Marco Innocenti, inviato del «Sole 24 Ore»
e autore di numerosi libri sugli eventi mondiali
sul costume del nostro Paese, racconta
i grandi fatti del passato e come l'Italia li visse
Le ceneri del Mahatma Gandhi sono
state disperse oggi nel mare arabico in una cerimonia nel 60esimo anniversario del suo assassinio. L'urna, che era stata conservata per anni in casa di un amico, è stata condotta verso il mare con una processione attraverso le strade di Mumbai (Bombay). Le ceneri sono state poi immersa nelle acque da un'anziana bisnipote del padre della nazione indiana, la 75enne Neelam Parikh, alla presenza di diversi esponenti del governo indiano.
C'è un uomo che Winston Churchill chiamava con tono sprezzante «il fachiro seminudo», ma che, in realtà, forse più di lui, ha pesato sulla storia del mondo, dando una coscienza nazionale a un grande popolo.
Il profeta della non violenza
Quello che diventerà il Mahatma («Grande anima»), Gandhi, nasce di casta bramina il 1° ottobre 1869 a Porbanday, in India. Studia a Londra, poi si trasferisce in Sudafrica; qui, in mezzo agli immigrati indiani di sconvolgente miseria, fonde la propria vita con la loro. Nel 1915 torna in India, dove avvia la lotta per l'indipendenza: una lotta particolare, fatta di disobbedienza civile, digiuni, marce pacifiste, resistenza passiva, scioperi fiscali. Asceta, vegetariano, appassionato studioso delle religioni, Gandhi è il profeta della non violenza. Fa politica in modo diverso, cambia le regole del gioco. Il suo principio, «la forza della verità» (cioè l'idea che i conflitti si risolvono facendo leva sui valori comuni con l'avversario) affascinerà il mondo intero, ispirando le battaglie per i neri di Martin Luther King, la lotta all'apartheid di Nelson Mandela e il pacifismo del Dalai Lama.
Gandhi pone la sensibilità religiosa indiana al servizio dell'obiettivo dell'indipendenza.
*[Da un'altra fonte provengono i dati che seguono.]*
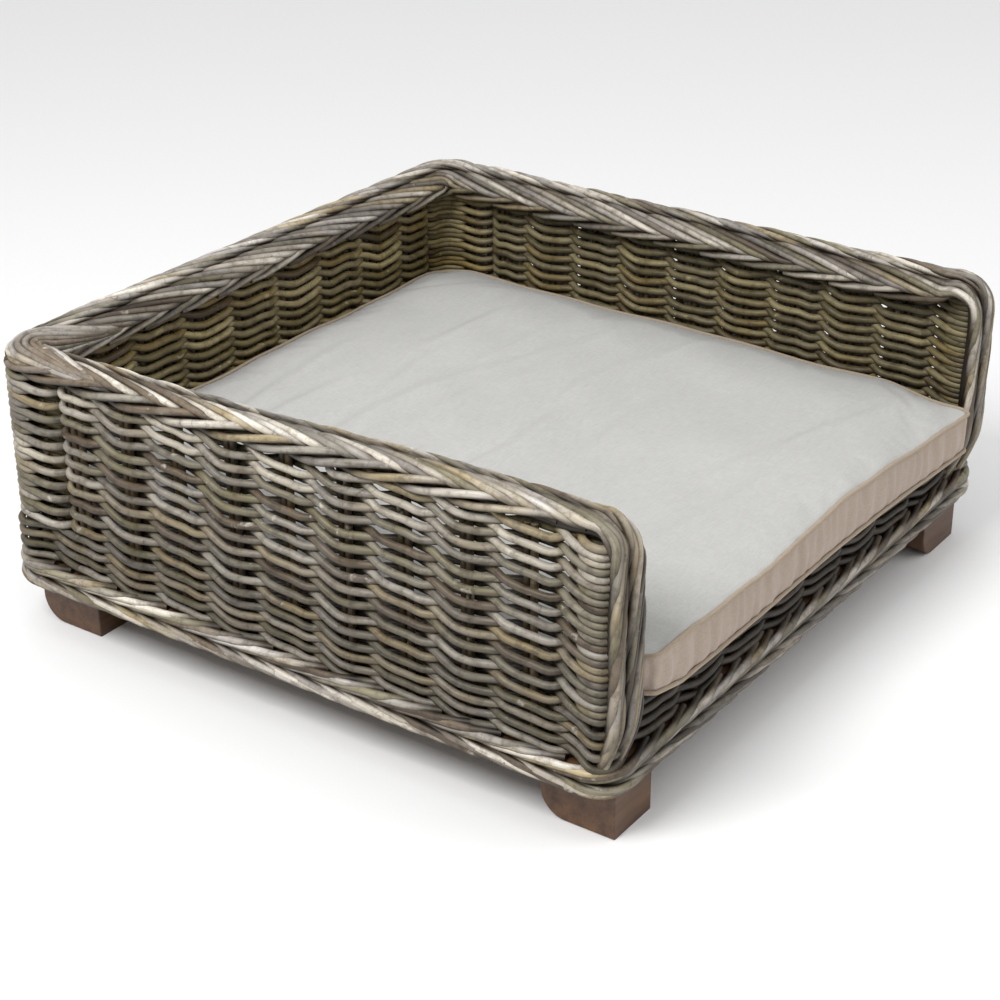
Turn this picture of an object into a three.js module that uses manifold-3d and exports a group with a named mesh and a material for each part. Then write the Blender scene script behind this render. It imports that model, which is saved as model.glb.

La sua capacità di parlare la lingua del popolo trasforma la lotta di liberazione, che diventa un movimento di massa. L'obiettivo viene raggiunto nel 1947 con l'ottenimento dell'indipendenza, ma la divisione fra India e Pakistan rappresenta per lui, predicatore dell'Unione, una pesante sconfitta.
Tre colpi di pistola
L'India è da sei mesi indipendente, ma l'unità ha scatenato conflitti fra indù e musulmani e la ferocia che oppone le due parti trova in Gandhi il più facile bersaglio. Il 30 gennaio 1948 viene assassinato a Delhi da un fanatico nazionalista indù, che lo accusa di collusione con i musulmani. Tre colpi di pistola raggiungono il minuscolo vegliardo avvolto nel dothi bianco. Prima di cadere a terra, rivolge lo sguardo all'omicida congiungendo le palme in segno di pace. Quel giorno il premier Nerhu dice: «La luce se ne è andata dalle nostre vite, il buio ha prevalso ovunque».
Il dopo
Di Gandhi diranno: «La vita era la sua lezione. In lui la personalità pubblica si fondeva completamente con il comportamento privato». Ma la sua eredità è quasi impossibile oggi da onorare. Gandhi, l'anti-materialista, non si riconoscerebbe nel materialismo, nel dinamismo e nella laicità dell'India rampante del Duemila.